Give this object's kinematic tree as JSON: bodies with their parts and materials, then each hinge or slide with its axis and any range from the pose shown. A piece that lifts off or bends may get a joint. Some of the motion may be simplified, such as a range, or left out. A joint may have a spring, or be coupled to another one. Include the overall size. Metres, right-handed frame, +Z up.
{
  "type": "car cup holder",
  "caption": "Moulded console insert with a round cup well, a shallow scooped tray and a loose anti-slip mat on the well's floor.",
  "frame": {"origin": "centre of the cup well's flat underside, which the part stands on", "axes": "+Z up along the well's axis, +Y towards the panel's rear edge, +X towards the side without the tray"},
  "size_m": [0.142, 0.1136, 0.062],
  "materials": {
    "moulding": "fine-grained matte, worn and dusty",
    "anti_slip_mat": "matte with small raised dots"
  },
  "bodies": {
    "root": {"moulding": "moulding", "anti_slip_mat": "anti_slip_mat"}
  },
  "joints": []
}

+++++

# Exercise description
Reproduce the listing above word for word.

# Result
Give this object's kinematic tree as JSON: bodies with their parts and materials, then each hinge or slide with its axis and any range from the pose shown. A piece that lifts off or bends may get a joint. Some of the motion may be simplified, such as a range, or left out. A joint may have a spring, or be coupled to another one. Include the overall size. Metres, right-handed frame, +Z up.
{
  "type": "car cup holder",
  "caption": "Moulded console insert with a round cup well, a shallow scooped tray and a loose anti-slip mat on the well's floor.",
  "frame": {"origin": "centre of the cup well's flat underside, which the part stands on", "axes": "+Z up along the well's axis, +Y towards the panel's rear edge, +X towards the side without the tray"},
  "size_m": [0.142, 0.1136, 0.062],
  "materials": {
    "moulding": "fine-grained matte, worn and dusty",
    "anti_slip_mat": "matte with small raised dots"
  },
  "bodies": {
    "root": {"moulding": "moulding", "anti_slip_mat": "anti_slip_mat"}
  },
  "joints": []
}